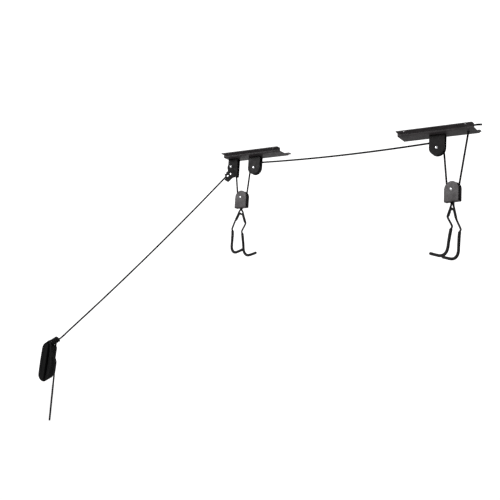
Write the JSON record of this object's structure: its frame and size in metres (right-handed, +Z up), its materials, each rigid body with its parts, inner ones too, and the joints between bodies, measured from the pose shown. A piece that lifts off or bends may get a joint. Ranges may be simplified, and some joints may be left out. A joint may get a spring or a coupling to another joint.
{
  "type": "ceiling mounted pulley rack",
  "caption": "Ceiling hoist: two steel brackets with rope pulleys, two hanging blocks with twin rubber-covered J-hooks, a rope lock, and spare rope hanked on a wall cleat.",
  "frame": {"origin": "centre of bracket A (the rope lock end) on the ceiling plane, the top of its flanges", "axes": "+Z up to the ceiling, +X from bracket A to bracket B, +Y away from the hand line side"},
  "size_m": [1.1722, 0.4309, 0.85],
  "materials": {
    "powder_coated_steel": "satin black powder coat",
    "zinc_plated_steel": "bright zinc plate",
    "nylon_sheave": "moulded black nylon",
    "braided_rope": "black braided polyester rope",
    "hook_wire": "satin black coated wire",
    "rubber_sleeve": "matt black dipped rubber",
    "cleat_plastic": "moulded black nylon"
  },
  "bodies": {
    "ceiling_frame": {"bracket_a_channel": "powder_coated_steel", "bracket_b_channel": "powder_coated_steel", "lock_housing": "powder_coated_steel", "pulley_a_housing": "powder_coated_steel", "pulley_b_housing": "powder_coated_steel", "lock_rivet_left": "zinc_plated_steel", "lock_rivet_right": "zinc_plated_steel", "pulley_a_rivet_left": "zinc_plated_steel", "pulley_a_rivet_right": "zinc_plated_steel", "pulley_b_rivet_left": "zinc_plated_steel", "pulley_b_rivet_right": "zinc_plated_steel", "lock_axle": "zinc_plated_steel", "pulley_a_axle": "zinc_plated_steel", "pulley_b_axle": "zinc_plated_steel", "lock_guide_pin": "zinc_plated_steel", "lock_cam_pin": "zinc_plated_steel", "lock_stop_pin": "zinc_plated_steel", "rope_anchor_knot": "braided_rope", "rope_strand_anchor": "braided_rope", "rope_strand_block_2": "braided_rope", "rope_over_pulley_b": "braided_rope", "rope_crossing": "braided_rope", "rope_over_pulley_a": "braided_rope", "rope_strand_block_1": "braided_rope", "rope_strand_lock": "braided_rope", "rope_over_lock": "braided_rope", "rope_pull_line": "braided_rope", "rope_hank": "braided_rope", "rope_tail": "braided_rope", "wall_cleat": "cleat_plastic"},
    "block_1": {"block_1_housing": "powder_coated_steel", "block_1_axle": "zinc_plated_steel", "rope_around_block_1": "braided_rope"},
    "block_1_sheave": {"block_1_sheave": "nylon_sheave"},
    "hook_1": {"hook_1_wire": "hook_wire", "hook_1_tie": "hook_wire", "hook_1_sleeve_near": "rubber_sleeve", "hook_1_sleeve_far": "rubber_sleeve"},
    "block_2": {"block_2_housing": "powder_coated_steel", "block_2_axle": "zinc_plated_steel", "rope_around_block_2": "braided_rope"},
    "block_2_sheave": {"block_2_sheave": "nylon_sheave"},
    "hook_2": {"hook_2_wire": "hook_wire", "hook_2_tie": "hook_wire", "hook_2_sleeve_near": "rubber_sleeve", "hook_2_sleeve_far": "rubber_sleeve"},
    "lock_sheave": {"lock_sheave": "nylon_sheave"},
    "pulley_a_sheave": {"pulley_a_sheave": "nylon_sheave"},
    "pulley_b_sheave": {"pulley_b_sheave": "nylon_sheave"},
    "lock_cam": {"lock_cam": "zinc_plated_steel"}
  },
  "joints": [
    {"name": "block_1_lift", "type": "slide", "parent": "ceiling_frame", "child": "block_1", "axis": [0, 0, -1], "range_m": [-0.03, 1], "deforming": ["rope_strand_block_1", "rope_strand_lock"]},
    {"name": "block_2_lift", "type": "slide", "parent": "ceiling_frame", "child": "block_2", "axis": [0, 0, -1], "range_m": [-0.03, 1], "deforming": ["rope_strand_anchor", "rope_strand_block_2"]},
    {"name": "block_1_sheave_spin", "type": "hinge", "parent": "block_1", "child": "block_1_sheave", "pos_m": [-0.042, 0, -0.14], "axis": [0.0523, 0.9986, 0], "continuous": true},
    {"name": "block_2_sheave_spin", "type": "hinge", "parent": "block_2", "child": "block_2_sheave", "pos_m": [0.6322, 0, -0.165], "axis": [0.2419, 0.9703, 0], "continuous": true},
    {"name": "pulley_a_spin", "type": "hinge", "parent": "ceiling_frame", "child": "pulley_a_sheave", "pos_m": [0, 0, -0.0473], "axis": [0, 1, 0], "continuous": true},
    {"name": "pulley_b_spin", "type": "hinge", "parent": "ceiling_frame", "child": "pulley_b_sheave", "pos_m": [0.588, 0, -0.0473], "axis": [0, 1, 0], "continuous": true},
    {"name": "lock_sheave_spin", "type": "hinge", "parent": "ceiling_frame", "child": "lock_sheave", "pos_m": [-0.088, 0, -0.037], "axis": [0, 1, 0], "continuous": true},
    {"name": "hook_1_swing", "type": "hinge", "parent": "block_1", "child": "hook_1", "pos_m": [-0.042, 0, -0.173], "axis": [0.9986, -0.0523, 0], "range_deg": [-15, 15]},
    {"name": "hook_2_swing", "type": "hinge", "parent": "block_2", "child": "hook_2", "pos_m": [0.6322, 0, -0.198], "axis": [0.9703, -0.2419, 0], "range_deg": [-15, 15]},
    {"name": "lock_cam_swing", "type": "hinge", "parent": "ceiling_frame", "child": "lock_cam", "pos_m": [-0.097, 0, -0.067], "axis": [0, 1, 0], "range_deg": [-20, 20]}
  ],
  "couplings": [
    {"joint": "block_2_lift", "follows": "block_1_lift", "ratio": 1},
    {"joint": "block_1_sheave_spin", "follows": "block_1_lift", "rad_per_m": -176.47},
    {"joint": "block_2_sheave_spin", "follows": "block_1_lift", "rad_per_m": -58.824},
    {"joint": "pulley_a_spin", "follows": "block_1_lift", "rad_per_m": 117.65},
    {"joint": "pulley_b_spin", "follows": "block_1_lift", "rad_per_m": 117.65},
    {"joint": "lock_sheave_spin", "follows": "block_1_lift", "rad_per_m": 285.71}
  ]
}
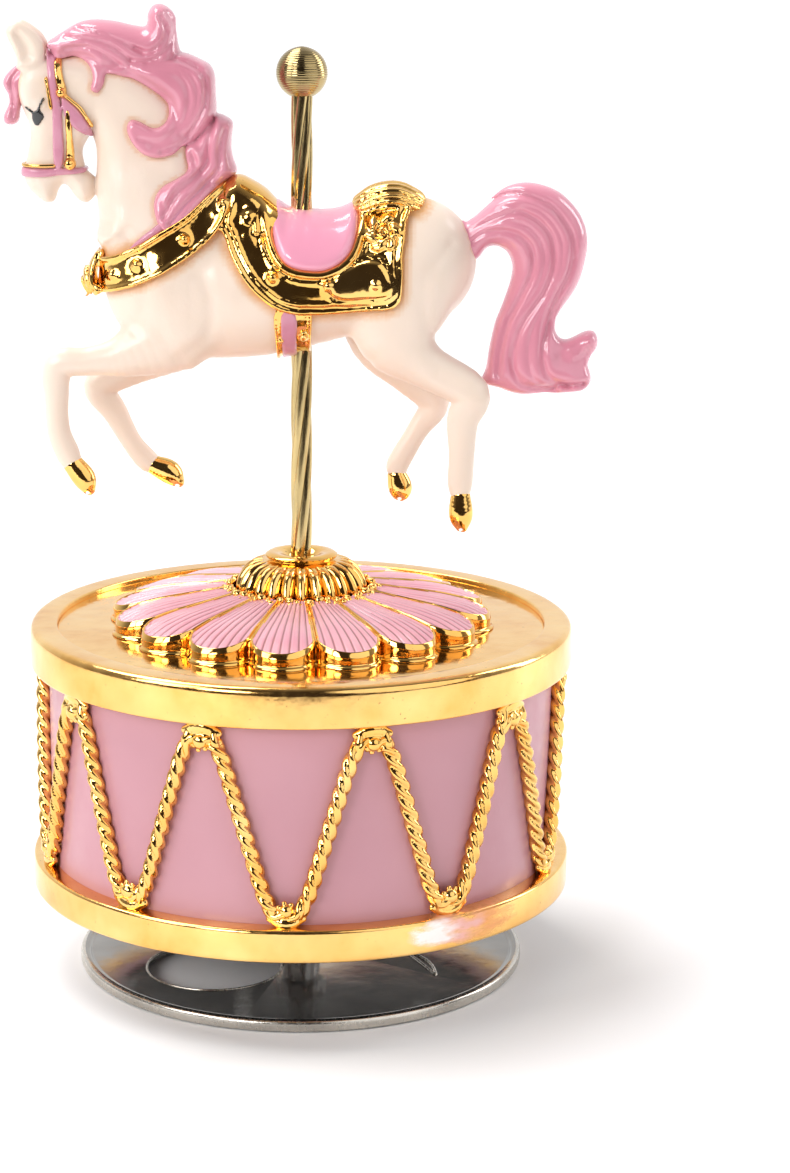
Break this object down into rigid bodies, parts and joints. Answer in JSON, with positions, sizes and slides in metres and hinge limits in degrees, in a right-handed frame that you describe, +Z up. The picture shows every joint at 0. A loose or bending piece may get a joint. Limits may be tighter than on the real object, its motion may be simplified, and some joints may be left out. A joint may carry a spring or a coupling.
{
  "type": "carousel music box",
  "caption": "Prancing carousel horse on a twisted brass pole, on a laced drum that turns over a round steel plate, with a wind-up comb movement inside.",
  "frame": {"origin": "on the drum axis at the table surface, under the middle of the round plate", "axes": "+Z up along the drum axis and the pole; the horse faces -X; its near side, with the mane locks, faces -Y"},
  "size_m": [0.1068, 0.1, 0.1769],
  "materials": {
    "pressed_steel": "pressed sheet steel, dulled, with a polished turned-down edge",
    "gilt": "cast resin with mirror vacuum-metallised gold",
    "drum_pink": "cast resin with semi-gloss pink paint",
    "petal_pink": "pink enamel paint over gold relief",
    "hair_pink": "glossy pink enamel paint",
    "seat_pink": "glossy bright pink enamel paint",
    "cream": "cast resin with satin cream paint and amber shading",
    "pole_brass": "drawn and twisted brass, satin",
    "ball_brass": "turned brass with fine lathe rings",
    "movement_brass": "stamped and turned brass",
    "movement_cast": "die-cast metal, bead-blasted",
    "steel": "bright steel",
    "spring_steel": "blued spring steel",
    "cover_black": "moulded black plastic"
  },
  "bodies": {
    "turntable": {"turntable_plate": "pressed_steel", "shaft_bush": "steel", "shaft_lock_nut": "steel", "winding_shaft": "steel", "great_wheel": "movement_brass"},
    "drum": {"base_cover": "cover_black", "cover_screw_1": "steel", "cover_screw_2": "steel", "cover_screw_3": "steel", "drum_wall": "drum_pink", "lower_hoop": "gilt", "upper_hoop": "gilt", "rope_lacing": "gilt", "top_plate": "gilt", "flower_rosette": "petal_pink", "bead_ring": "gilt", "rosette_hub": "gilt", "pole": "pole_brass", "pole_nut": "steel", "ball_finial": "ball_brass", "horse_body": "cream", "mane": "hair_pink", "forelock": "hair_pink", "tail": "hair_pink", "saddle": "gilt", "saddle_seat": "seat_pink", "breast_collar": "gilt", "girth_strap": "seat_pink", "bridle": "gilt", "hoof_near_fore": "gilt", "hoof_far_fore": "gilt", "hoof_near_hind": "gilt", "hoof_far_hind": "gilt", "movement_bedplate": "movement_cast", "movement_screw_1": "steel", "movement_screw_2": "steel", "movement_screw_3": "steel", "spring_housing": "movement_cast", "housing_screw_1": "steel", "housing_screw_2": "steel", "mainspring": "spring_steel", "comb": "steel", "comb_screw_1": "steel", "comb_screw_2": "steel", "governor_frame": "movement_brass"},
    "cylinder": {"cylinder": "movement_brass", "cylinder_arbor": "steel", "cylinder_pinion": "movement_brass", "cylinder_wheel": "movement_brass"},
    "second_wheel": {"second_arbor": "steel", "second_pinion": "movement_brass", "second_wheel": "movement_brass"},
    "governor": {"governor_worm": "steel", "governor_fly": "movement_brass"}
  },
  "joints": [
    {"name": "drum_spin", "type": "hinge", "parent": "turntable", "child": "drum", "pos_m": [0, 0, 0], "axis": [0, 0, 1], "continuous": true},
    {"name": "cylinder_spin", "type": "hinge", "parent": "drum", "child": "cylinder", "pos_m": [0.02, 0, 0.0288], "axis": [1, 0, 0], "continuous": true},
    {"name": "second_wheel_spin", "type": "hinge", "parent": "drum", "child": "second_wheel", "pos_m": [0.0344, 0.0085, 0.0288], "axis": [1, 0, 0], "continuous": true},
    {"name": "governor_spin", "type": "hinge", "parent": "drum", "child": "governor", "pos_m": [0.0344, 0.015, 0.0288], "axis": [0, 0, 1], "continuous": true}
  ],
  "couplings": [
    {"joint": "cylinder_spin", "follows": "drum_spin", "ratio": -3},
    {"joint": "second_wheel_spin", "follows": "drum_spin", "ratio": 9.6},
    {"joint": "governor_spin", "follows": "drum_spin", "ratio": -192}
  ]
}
☆ ☆ ☆ ☆ ☆
§ **Requirements**:
Keep only the lines that hold the string "down", and copy them out.

§ **The output**:
Break this object down into rigid bodies, parts and joints. Answer in JSON, with positions, sizes and slides in metres and hinge limits in degrees, in a right-handed frame that you describe, +Z up. The picture shows every joint at 0. A loose or bending piece may get a joint. Limits may be tighter than on the real object, its motion may be simplified, and some joints may be left out. A joint may carry a spring or a coupling.
    "pressed_steel": "pressed sheet steel, dulled, with a polished turned-down edge",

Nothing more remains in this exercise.